What the task asks. Present each line of the entries below that holds the word "from".

Record extracts.

+++++

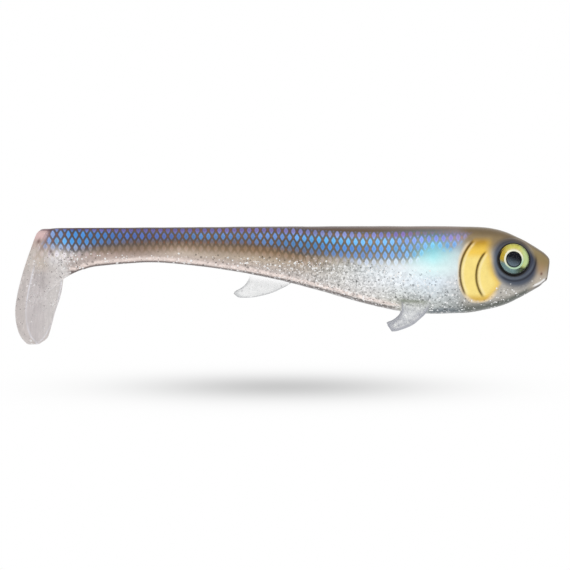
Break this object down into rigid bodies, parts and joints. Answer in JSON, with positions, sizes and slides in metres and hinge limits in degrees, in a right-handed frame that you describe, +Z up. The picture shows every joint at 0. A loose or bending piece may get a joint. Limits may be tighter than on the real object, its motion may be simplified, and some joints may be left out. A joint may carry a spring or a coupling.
{
  "type": "soft paddle-tail swimbait",
  "caption": "Soft two-colour fish-shaped fishing lure with a flat nose, raised eyes, pectoral and anal fins, and a tall tail paddle on a thin flexible stem.",
  "frame": {"origin": "centre of the flat nose face", "axes": "+X forward out of the nose, +Y to the fish's left, +Z up towards the back"},
  "size_m": [0.2283, 0.047, 0.0504],
  "materials": {
    "back_shot": "glossy brown soft plastic with a blue scale print",
    "belly_shot": "glossy translucent soft plastic with silver glitter",
    "paddle_clear": "glossy clear soft plastic with sparse glitter",
    "fin_clear": "glossy clear soft plastic",
    "eye_foil": "printed metallic foil",
    "eye_lens": "clear domed resin"
  },
  "bodies": {
    "trunk": {"trunk_back": "back_shot", "trunk_belly": "belly_shot", "eye_foil_left": "eye_foil", "eye_foil_right": "eye_foil", "eye_lens_left": "eye_lens", "eye_lens_right": "eye_lens"},
    "mid_body": {"mid_back": "back_shot", "mid_belly": "belly_shot", "flex_front": "belly_shot"},
    "rear_body": {"rear_back": "back_shot", "rear_belly": "belly_shot", "flex_mid": "belly_shot"},
    "tail_stem": {"stem_back": "back_shot", "stem_belly": "belly_shot", "flex_rear": "belly_shot"},
    "paddle": {"paddle_plate": "paddle_clear", "paddle_web": "paddle_clear", "flex_kick": "belly_shot"},
    "lobe": {"paddle_lobe": "paddle_clear", "flex_lobe": "paddle_clear"},
    "pectoral_left": {"pectoral_fin_left": "fin_clear"},
    "pectoral_right": {"pectoral_fin_right": "fin_clear"},
    "anal": {"anal_fin": "fin_clear"}
  },
  "joints": [
    {"name": "body_bend", "type": "hinge", "parent": "trunk", "child": "mid_body", "pos_m": [-0.103, 0, 0], "axis": [0, 0, 1], "range_deg": [-15, 15], "stiffness_Nm_per_rad": 0.25, "deforming": ["flex_front"]},
    {"name": "rear_bend", "type": "hinge", "parent": "mid_body", "child": "rear_body", "pos_m": [-0.143, 0, 0], "axis": [0, 0, 1], "range_deg": [-20, 20], "stiffness_Nm_per_rad": 0.12, "deforming": ["flex_mid"]},
    {"name": "stem_bend", "type": "hinge", "parent": "rear_body", "child": "tail_stem", "pos_m": [-0.176, 0, 0], "axis": [0, 0, 1], "range_deg": [-25, 25], "stiffness_Nm_per_rad": 0.06, "deforming": ["flex_rear"]},
    {"name": "paddle_kick", "type": "hinge", "parent": "tail_stem", "child": "paddle", "pos_m": [-0.204, 0, 0], "axis": [0, 0, 1], "range_deg": [-10, 80], "stiffness_Nm_per_rad": 0.03, "deforming": ["flex_kick"]},
    {"name": "lobe_flex", "type": "hinge", "parent": "paddle", "child": "lobe", "pos_m": [-0.21866, 0.01027, -0.01], "axis": [0.5736, 0.8192, 0], "range_deg": [-20, 45], "stiffness_Nm_per_rad": 0.03, "deforming": ["flex_lobe"]},
    {"name": "pectoral_flex_left", "type": "hinge", "parent": "trunk", "child": "pectoral_left", "pos_m": [-0.0555, 0.01181, -0.01185], "axis": [0.9973, 0.018, -0.0712], "range_deg": [-20, 25], "stiffness_Nm_per_rad": 0.02},
    {"name": "pectoral_flex_right", "type": "hinge", "parent": "trunk", "child": "pectoral_right", "pos_m": [-0.0555, -0.01181, -0.01185], "axis": [0.9973, -0.018, -0.0712], "range_deg": [-25, 20], "stiffness_Nm_per_rad": 0.02},
    {"name": "anal_flex", "type": "hinge", "parent": "mid_body", "child": "anal", "pos_m": [-0.11885, 0, -0.0045], "axis": [0.9767, 0, -0.2148], "range_deg": [-30, 30], "stiffness_Nm_per_rad": 0.005}
  ]
}
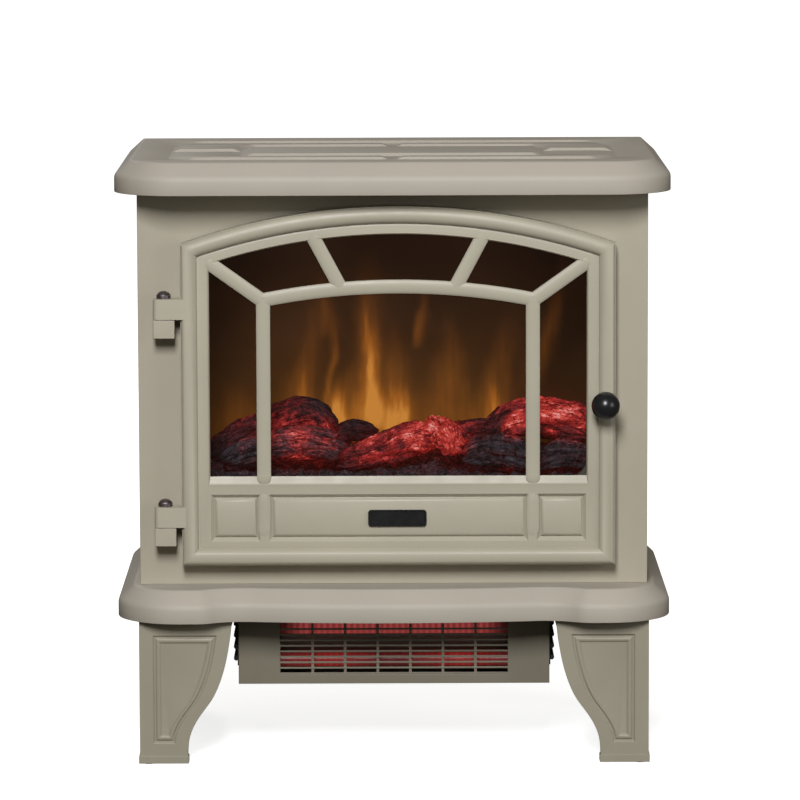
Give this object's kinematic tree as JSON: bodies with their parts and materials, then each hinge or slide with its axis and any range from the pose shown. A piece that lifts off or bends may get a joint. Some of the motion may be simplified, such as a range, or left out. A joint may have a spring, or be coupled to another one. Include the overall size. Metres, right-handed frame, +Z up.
{
  "type": "electric fireplace",
  "caption": "Free-standing electric stove fireplace with an arched glazed door, a lit log set, bracket legs and a quartz heater with a blower under the base.",
  "frame": {"origin": "centre of the footprint, on the floor under the legs", "axes": "+X to the right seen from the front, +Y from the door to the rear, +Z up"},
  "size_m": [0.52, 0.3233, 0.567],
  "materials": {
    "cabinet_paint": "satin warm grey powder coat",
    "door_paint": "satin warm grey powder coat",
    "leg_paint": "satin warm grey paint on a moulding",
    "heater_paint": "satin warm grey powder coat",
    "dark_sheet": "matt black heat-proof paint",
    "rear_sheet": "matt dark grey paint",
    "zinc_screw": "zinc plated",
    "black_oxide": "blackened steel",
    "black_gloss": "glossy black",
    "black_plastic": "matt black moulding",
    "glide_rubber": "matt",
    "window_glass": "smoked toughened glass",
    "flame_acrylic": "translucent smoked acrylic",
    "log_resin": "charred bark moulding",
    "ember_resin": "charred ember moulding",
    "circuit": "green solder mask",
    "foil": "bright foil",
    "bright_steel": "bright steel",
    "switch_red": "glossy red",
    "quartz_glow": "quartz tube with a lit coil",
    "ceramic": "unglazed white",
    "motor_can": "zinc plated can",
    "grille_paint": "satin warm grey powder coat"
  },
  "bodies": {
    "cabinet": {"top_slab": "cabinet_paint", "left_side_panel": "cabinet_paint", "right_side_panel": "cabinet_paint", "front_frame": "cabinet_paint", "rear_cover": "rear_sheet", "rear_cover_screws": "zinc_screw", "base_slab": "cabinet_paint", "base_plate": "dark_sheet", "leg_front_left": "leg_paint", "leg_front_right": "leg_paint", "leg_rear_left": "leg_paint", "leg_rear_right": "leg_paint", "leg_screws": "zinc_screw", "floor_glides": "glide_rubber", "upper_hinge_bracket": "cabinet_paint", "lower_hinge_bracket": "cabinet_paint", "upper_hinge_pin": "black_oxide", "lower_hinge_pin": "black_oxide", "firebox_shell": "dark_sheet", "flame_screen": "flame_acrylic", "ember_bed": "ember_resin", "log_left": "log_resin", "log_centre": "log_resin", "log_right": "log_resin", "log_split": "log_resin", "ember_lamp_board": "circuit", "flame_lamp_board": "circuit", "flicker_motor": "motor_can", "flicker_bushing": "black_plastic", "control_panel": "black_plastic", "switch_bezels": "black_plastic", "dial_controls": "bright_steel", "control_board": "circuit", "heater_housing": "heater_paint", "heater_grille": "grille_paint", "quartz_tubes": "quartz_glow", "tube_holders": "ceramic", "reflector": "bright_steel", "thermal_cutoff": "black_plastic", "side_vents": "black_plastic", "blower_motor": "motor_can", "blower_bushing": "black_plastic", "cord_gland": "black_plastic", "door_magnet": "black_plastic"},
    "door": {"door_frame": "door_paint", "window_grid": "door_paint", "door_glass": "window_glass", "glass_clips": "zinc_screw", "badge_plate": "black_gloss", "upper_hinge_arm": "door_paint", "lower_hinge_arm": "door_paint", "door_knob": "black_gloss", "door_fittings": "zinc_screw"},
    "flicker_rotor": {"flicker_rod": "bright_steel", "flicker_foils": "foil"},
    "blower_rotor": {"blower_wheel": "bright_steel"},
    "power_switch": {"power_rocker": "switch_red"},
    "heat_switch": {"heat_rocker": "switch_red"},
    "thermostat_knob": {"thermostat_dial": "black_plastic"},
    "flame_knob": {"flame_dial": "black_plastic"}
  },
  "joints": [
    {"name": "door_hinge", "type": "hinge", "parent": "cabinet", "child": "door", "pos_m": [-0.2137, -0.1225, 0.33], "axis": [0, 0, -1], "range_deg": [0, 110]},
    {"name": "flicker_spin", "type": "hinge", "parent": "cabinet", "child": "flicker_rotor", "pos_m": [0, 0.066, 0.2905], "axis": [1, 0, 0], "continuous": true},
    {"name": "blower_spin", "type": "hinge", "parent": "cabinet", "child": "blower_rotor", "pos_m": [0, 0.008, 0.10275], "axis": [1, 0, 0], "continuous": true},
    {"name": "power_rocker_tilt", "type": "hinge", "parent": "cabinet", "child": "power_switch", "pos_m": [-0.084, -0.097, 0.2225], "axis": [-1, 0, 0], "range_deg": [0, 14]},
    {"name": "heat_rocker_tilt", "type": "hinge", "parent": "cabinet", "child": "heat_switch", "pos_m": [-0.05, -0.097, 0.2225], "axis": [-1, 0, 0], "range_deg": [0, 14]},
    {"name": "thermostat_turn", "type": "hinge", "parent": "cabinet", "child": "thermostat_knob", "pos_m": [0.014, -0.1, 0.2225], "axis": [0, 1, 0], "range_deg": [0, 270]},
    {"name": "flame_dial_turn", "type": "hinge", "parent": "cabinet", "child": "flame_knob", "pos_m": [0.066, -0.1, 0.2225], "axis": [0, 1, 0], "range_deg": [0, 270]}
  ]
}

+++++

Solution to this exercise.
Give this object's kinematic tree as JSON: bodies with their parts and materials, then each hinge or slide with its axis and any range from the pose shown. A piece that lifts off or bends may get a joint. Some of the motion may be simplified, such as a range, or left out. A joint may have a spring, or be coupled to another one. Include the overall size. Metres, right-handed frame, +Z up.
  "frame": {"origin": "centre of the footprint, on the floor under the legs", "axes": "+X to the right seen from the front, +Y from the door to the rear, +Z up"},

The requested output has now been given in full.